Scripts that build objects
------

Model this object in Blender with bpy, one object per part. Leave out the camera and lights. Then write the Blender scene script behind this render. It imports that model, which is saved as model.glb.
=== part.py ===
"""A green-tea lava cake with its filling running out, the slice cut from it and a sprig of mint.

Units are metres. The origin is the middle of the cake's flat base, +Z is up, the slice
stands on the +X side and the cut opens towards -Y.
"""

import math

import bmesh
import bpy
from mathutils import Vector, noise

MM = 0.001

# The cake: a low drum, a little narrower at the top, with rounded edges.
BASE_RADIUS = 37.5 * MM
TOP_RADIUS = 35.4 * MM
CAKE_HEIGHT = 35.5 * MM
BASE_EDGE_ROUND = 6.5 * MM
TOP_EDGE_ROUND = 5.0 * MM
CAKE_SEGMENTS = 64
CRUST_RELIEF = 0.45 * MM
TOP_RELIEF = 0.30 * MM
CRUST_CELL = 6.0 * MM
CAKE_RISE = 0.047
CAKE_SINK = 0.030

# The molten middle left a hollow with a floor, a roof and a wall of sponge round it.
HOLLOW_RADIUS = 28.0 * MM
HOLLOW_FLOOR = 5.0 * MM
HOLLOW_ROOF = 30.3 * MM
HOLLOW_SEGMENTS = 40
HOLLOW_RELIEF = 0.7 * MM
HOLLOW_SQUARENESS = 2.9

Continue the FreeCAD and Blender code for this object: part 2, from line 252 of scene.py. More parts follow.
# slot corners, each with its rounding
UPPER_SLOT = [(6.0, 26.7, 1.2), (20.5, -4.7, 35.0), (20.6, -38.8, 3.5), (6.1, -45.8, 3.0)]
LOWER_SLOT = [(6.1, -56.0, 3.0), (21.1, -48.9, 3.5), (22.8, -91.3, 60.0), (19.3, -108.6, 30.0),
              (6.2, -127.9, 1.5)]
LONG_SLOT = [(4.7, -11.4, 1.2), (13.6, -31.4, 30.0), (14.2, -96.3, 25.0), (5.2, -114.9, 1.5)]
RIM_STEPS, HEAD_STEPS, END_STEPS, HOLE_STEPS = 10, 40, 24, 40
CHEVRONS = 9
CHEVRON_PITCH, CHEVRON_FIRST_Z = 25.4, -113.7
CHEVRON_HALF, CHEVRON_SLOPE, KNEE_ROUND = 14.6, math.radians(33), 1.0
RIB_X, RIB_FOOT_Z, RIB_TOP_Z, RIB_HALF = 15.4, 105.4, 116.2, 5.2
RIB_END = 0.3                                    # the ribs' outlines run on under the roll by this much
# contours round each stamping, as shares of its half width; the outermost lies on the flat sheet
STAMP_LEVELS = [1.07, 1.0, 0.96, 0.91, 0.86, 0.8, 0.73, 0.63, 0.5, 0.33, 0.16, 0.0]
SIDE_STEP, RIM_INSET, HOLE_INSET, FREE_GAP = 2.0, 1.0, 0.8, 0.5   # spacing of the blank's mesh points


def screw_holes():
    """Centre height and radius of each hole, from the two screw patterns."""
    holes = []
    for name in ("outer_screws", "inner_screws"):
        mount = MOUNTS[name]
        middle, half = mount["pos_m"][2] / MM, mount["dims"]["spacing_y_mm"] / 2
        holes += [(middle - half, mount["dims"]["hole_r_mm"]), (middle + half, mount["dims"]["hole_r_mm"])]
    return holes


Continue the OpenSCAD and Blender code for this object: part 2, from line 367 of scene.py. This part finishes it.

------

Instructions for the task –
Each line in the material above must be retyped without alteration.

Written reply –
Model this object in Blender with bpy, one object per part. Leave out the camera and lights. Then write the Blender scene script behind this render. It imports that model, which is saved as model.glb.
=== part.py ===
"""A green-tea lava cake with its filling running out, the slice cut from it and a sprig of mint.

Units are metres. The origin is the middle of the cake's flat base, +Z is up, the slice
stands on the +X side and the cut opens towards -Y.
"""

import math

import bmesh
import bpy
from mathutils import Vector, noise

MM = 0.001

# The cake: a low drum, a little narrower at the top, with rounded edges.
BASE_RADIUS = 37.5 * MM
TOP_RADIUS = 35.4 * MM
CAKE_HEIGHT = 35.5 * MM
BASE_EDGE_ROUND = 6.5 * MM
TOP_EDGE_ROUND = 5.0 * MM
CAKE_SEGMENTS = 64
CRUST_RELIEF = 0.45 * MM
TOP_RELIEF = 0.30 * MM
CRUST_CELL = 6.0 * MM
CAKE_RISE = 0.047
CAKE_SINK = 0.030

# The molten middle left a hollow with a floor, a roof and a wall of sponge round it.
HOLLOW_RADIUS = 28.0 * MM
HOLLOW_FLOOR = 5.0 * MM
HOLLOW_ROOF = 30.3 * MM
HOLLOW_SEGMENTS = 40
HOLLOW_RELIEF = 0.7 * MM
HOLLOW_SQUARENESS = 2.9

Continue the FreeCAD and Blender code for this object: part 2, from line 252 of scene.py. More parts follow.
# slot corners, each with its rounding
UPPER_SLOT = [(6.0, 26.7, 1.2), (20.5, -4.7, 35.0), (20.6, -38.8, 3.5), (6.1, -45.8, 3.0)]
LOWER_SLOT = [(6.1, -56.0, 3.0), (21.1, -48.9, 3.5), (22.8, -91.3, 60.0), (19.3, -108.6, 30.0),
              (6.2, -127.9, 1.5)]
LONG_SLOT = [(4.7, -11.4, 1.2), (13.6, -31.4, 30.0), (14.2, -96.3, 25.0), (5.2, -114.9, 1.5)]
RIM_STEPS, HEAD_STEPS, END_STEPS, HOLE_STEPS = 10, 40, 24, 40
CHEVRONS = 9
CHEVRON_PITCH, CHEVRON_FIRST_Z = 25.4, -113.7
CHEVRON_HALF, CHEVRON_SLOPE, KNEE_ROUND = 14.6, math.radians(33), 1.0
RIB_X, RIB_FOOT_Z, RIB_TOP_Z, RIB_HALF = 15.4, 105.4, 116.2, 5.2
RIB_END = 0.3                                    # the ribs' outlines run on under the roll by this much
# contours round each stamping, as shares of its half width; the outermost lies on the flat sheet
STAMP_LEVELS = [1.07, 1.0, 0.96, 0.91, 0.86, 0.8, 0.73, 0.63, 0.5, 0.33, 0.16, 0.0]
SIDE_STEP, RIM_INSET, HOLE_INSET, FREE_GAP = 2.0, 1.0, 0.8, 0.5   # spacing of the blank's mesh points


def screw_holes():
    """Centre height and radius of each hole, from the two screw patterns."""
    holes = []
    for name in ("outer_screws", "inner_screws"):
        mount = MOUNTS[name]
        middle, half = mount["pos_m"][2] / MM, mount["dims"]["spacing_y_mm"] / 2
        holes += [(middle - half, mount["dims"]["hole_r_mm"]), (middle + half, mount["dims"]["hole_r_mm"])]
    return holes


Continue the OpenSCAD and Blender code for this object: part 2, from line 367 of scene.py. This part finishes it.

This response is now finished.